** Begin Given entries **
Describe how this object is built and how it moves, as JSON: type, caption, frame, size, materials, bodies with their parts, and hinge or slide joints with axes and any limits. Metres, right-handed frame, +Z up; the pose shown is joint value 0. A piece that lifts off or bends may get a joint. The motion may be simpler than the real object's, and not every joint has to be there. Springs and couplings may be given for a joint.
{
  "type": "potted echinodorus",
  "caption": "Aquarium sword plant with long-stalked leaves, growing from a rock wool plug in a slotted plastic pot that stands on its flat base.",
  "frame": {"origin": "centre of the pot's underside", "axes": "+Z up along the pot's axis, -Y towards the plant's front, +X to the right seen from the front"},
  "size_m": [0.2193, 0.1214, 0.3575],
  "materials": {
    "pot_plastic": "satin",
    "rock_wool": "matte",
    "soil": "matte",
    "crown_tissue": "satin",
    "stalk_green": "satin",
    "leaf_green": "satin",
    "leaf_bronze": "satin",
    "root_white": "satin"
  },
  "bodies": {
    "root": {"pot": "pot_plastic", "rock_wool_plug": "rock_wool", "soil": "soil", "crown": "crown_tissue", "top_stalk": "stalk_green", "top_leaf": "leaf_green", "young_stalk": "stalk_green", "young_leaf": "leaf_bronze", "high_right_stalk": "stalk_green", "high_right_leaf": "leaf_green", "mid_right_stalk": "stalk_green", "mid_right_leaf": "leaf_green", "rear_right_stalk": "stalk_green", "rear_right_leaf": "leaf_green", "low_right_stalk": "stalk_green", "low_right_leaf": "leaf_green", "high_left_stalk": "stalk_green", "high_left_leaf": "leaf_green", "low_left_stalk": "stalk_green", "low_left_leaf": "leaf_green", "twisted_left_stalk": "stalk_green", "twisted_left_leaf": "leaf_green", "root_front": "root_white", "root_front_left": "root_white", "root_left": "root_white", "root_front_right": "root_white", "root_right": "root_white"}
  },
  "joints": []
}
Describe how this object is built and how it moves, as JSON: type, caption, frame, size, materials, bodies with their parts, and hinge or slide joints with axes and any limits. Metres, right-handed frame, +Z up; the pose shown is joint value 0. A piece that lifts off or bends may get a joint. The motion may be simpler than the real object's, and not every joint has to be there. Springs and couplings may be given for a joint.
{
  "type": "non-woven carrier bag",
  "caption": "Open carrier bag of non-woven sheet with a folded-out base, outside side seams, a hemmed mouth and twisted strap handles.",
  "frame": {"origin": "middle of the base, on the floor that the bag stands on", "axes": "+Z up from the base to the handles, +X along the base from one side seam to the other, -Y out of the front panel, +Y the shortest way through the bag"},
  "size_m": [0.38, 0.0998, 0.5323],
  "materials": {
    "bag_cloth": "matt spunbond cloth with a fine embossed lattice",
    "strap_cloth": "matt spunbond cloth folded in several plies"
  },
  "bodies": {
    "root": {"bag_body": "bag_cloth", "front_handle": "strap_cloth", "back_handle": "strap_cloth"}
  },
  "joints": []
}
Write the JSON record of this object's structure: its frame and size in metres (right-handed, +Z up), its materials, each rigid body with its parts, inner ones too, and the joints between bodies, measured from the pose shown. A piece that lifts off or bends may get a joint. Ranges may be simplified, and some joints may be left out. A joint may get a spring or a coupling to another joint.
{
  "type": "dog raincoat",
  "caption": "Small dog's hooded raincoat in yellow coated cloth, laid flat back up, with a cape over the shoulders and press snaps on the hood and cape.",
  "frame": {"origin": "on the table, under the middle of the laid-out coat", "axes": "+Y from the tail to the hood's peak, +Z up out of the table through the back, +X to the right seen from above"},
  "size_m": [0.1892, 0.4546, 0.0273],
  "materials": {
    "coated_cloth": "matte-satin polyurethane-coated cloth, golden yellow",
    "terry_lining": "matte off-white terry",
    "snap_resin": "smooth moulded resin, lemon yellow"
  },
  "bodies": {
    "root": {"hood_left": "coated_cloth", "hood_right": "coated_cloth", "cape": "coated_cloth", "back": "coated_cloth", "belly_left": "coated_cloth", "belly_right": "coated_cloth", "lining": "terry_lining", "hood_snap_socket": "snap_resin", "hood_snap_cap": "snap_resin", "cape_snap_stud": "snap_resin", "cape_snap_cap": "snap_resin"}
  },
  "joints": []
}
** End Given entries **
→ Exercise: Write out the whole listing again, exactly as it stands.

→ Response below:
Describe how this object is built and how it moves, as JSON: type, caption, frame, size, materials, bodies with their parts, and hinge or slide joints with axes and any limits. Metres, right-handed frame, +Z up; the pose shown is joint value 0. A piece that lifts off or bends may get a joint. The motion may be simpler than the real object's, and not every joint has to be there. Springs and couplings may be given for a joint.
{
  "type": "potted echinodorus",
  "caption": "Aquarium sword plant with long-stalked leaves, growing from a rock wool plug in a slotted plastic pot that stands on its flat base.",
  "frame": {"origin": "centre of the pot's underside", "axes": "+Z up along the pot's axis, -Y towards the plant's front, +X to the right seen from the front"},
  "size_m": [0.2193, 0.1214, 0.3575],
  "materials": {
    "pot_plastic": "satin",
    "rock_wool": "matte",
    "soil": "matte",
    "crown_tissue": "satin",
    "stalk_green": "satin",
    "leaf_green": "satin",
    "leaf_bronze": "satin",
    "root_white": "satin"
  },
  "bodies": {
    "root": {"pot": "pot_plastic", "rock_wool_plug": "rock_wool", "soil": "soil", "crown": "crown_tissue", "top_stalk": "stalk_green", "top_leaf": "leaf_green", "young_stalk": "stalk_green", "young_leaf": "leaf_bronze", "high_right_stalk": "stalk_green", "high_right_leaf": "leaf_green", "mid_right_stalk": "stalk_green", "mid_right_leaf": "leaf_green", "rear_right_stalk": "stalk_green", "rear_right_leaf": "leaf_green", "low_right_stalk": "stalk_green", "low_right_leaf": "leaf_green", "high_left_stalk": "stalk_green", "high_left_leaf": "leaf_green", "low_left_stalk": "stalk_green", "low_left_leaf": "leaf_green", "twisted_left_stalk": "stalk_green", "twisted_left_leaf": "leaf_green", "root_front": "root_white", "root_front_left": "root_white", "root_left": "root_white", "root_front_right": "root_white", "root_right": "root_white"}
  },
  "joints": []
}
Describe how this object is built and how it moves, as JSON: type, caption, frame, size, materials, bodies with their parts, and hinge or slide joints with axes and any limits. Metres, right-handed frame, +Z up; the pose shown is joint value 0. A piece that lifts off or bends may get a joint. The motion may be simpler than the real object's, and not every joint has to be there. Springs and couplings may be given for a joint.
{
  "type": "non-woven carrier bag",
  "caption": "Open carrier bag of non-woven sheet with a folded-out base, outside side seams, a hemmed mouth and twisted strap handles.",
  "frame": {"origin": "middle of the base, on the floor that the bag stands on", "axes": "+Z up from the base to the handles, +X along the base from one side seam to the other, -Y out of the front panel, +Y the shortest way through the bag"},
  "size_m": [0.38, 0.0998, 0.5323],
  "materials": {
    "bag_cloth": "matt spunbond cloth with a fine embossed lattice",
    "strap_cloth": "matt spunbond cloth folded in several plies"
  },
  "bodies": {
    "root": {"bag_body": "bag_cloth", "front_handle": "strap_cloth", "back_handle": "strap_cloth"}
  },
  "joints": []
}
Write the JSON record of this object's structure: its frame and size in metres (right-handed, +Z up), its materials, each rigid body with its parts, inner ones too, and the joints between bodies, measured from the pose shown. A piece that lifts off or bends may get a joint. Ranges may be simplified, and some joints may be left out. A joint may get a spring or a coupling to another joint.
{
  "type": "dog raincoat",
  "caption": "Small dog's hooded raincoat in yellow coated cloth, laid flat back up, with a cape over the shoulders and press snaps on the hood and cape.",
  "frame": {"origin": "on the table, under the middle of the laid-out coat", "axes": "+Y from the tail to the hood's peak, +Z up out of the table through the back, +X to the right seen from above"},
  "size_m": [0.1892, 0.4546, 0.0273],
  "materials": {
    "coated_cloth": "matte-satin polyurethane-coated cloth, golden yellow",
    "terry_lining": "matte off-white terry",
    "snap_resin": "smooth moulded resin, lemon yellow"
  },
  "bodies": {
    "root": {"hood_left": "coated_cloth", "hood_right": "coated_cloth", "cape": "coated_cloth", "back": "coated_cloth", "belly_left": "coated_cloth", "belly_right": "coated_cloth", "lining": "terry_lining", "hood_snap_socket": "snap_resin", "hood_snap_cap": "snap_resin", "cape_snap_stud": "snap_resin", "cape_snap_cap": "snap_resin"}
  },
  "joints": []
}